I recently read Zainah’s original and unedited article, which posed these three questions in an even more succinct and eloquent manner.

Zainah started her article worrying about the nation’s future, and the opening paragraphs in her original and unedited article were as follows:

“I am beginning to feel as if this country and its rakyat are being crushed and pummelled by wrecking balls. The wrecking ball of race and religion, of insatiable greed, of desperation to stay in power, of never-ending sense of entitlements, of unpunished crimes and abuses, of ideology over rational thinking, justice, and fair play.

“These concerns are nothing new. What’s new is the breathtaking scale, the endlessness of it all, and the shamelessness with which the perpetrators display their unscrupulous, destructive and criminal behaviour, in words and deeds.

“The seeds of this rot were sown a long time ago. A party that has been in dominant power for over 50 years breeds its own seeds of destruction. For too long, too many of its leaders and party apparatchiks have been getting away with all manner of transgressions that they believe they are immune to any form of retribution.”

Zainah said she was in Geneva in early July and “UN officials and activists I met were all asking what was happening to Malaysia”.

She continued:

“How did things get this bad? We were once a model country that others looked up to as a prosperous, progressive, politically stable, multi-ethnic society. We are after all a high middle-income developing country, not a basket case.

“Now we are looking more and more like another banana republic, with scandals galore making global headlines. The deep concern many feel that these wrecking balls could lead to an implosion of everything that we have built over the decades is real. And what is scary is that there are people who are priming for trouble to break.”

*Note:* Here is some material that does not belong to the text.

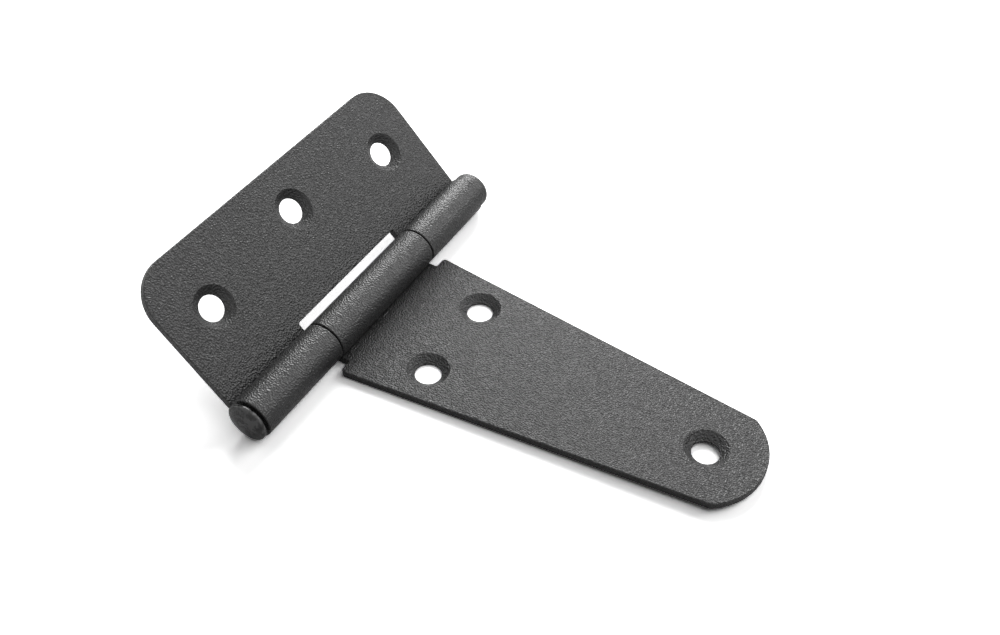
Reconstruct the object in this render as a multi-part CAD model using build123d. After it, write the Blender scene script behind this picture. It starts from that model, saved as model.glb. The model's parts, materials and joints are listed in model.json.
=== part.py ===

This was an article that appeared at tne end of July. The two months that have since elapsed, August and September, have deepened these concerns about Malaysia transforming from a global model state to becoming a basket case – the Sept. 16 Red Shirts Perhimpunan Maruah Melayu rally, the abortive Sept. 26 Red Shirts “riots” in Jalan Petaling, Kuala Lumpur and the immunity enjoyed by those who openly stoked or incited racial hatred, tension, fear and conflict.

Zainah was prescient when she predicted at the end of July that the deliberately-manufactured Low Yat racial tension and conflict “will not be the last in their scheme of things”.

She wrote:

“All those who exploited the situation by making hate speech to manufacture racial conflict must be charged for their role in inciting violence. Lessons must be learnt fast if we want to stop those determined to destroy the country in order to remain in power and preserve what they believe are their lifetime entitlements – on nothing but the basis of birth.

“As desperation over the inevitable closing chapter sets in, there will be more attempts to ignite fires of racial conflict. The truth is the ruling elite is becoming more and more beleaguered – under the weight and scope of the 1 MDB scandal, plummeting popularity and legitimacy to govern, and finding itself devoid of new blood, new ideas; and certainly bereft of courage and will to bring the transformation needed to win back public support.

“It is then much easier to dive into its old bag of tricks. Let’s manufacture more threats to add to the standard ‘Malays under threat’, ‘Islam under threat’. Now its ‘national security under threat’ as more and more damning evidence of mind-blowing brazen sleaze and corruption among the very powerful is revealed.

“Who is really threatening whose survival? And what has happened to the warnings given at the UMNO General Assembly last year that UMNO must ‘change or be dead’? It looks like the choice UMNO has made is very clear. It is committing hara-kiri. So stop manufacturing enemies elsewhere.

“Unless a new breed of young far-sighted leaders come forward with the will and courage to change the system – political and economic – to become more inclusive, more just, more honest, more transparent, we are really seeing the end of a long era in Malaysian politics.”

Zainah concluded her article asking half-a-dozen “hard questions”, viz:

“Why after decades of rigorous development planning, 40% of Malaysian households earn only about RM1,847 a month?

“Why after more than four decades of the NEP, 75.5% of those at the bottom are Bumiputeras?

“Why in spite of the billions poured into education and boarding schools, 64.3% of the Bumiputera workforce have only SPM qualifications?

“Why some 90% of the unemployable university graduates are Bumiputra?

“Why of the $54 billion worth of shares pumped to Bumiputera individuals and institutions between 1984 and 2005, only $2 billion remained in Bumiputera hands today?

“And why oh why should the Bumiputeras continue to raise a begging bowl and ask for more of the same kind of handouts from the same ruling elite? The bottom 40% get crumbs, while the cronies laugh their way to the bank.”

Najib should answer these six “hard questions” when he meets the Malaysian diaspora in New York as well as specifically the three questions of:

1. Are the Malays in Malaysia under threat?

2. Is Islam in Malaysia under threat?

3. How did Malaysia fall from the global pedestal of a model prosperous, progressive plural nation to descend to the pit of banana republics characterized by rogue and broken states and what is the national salvation for Malaysia?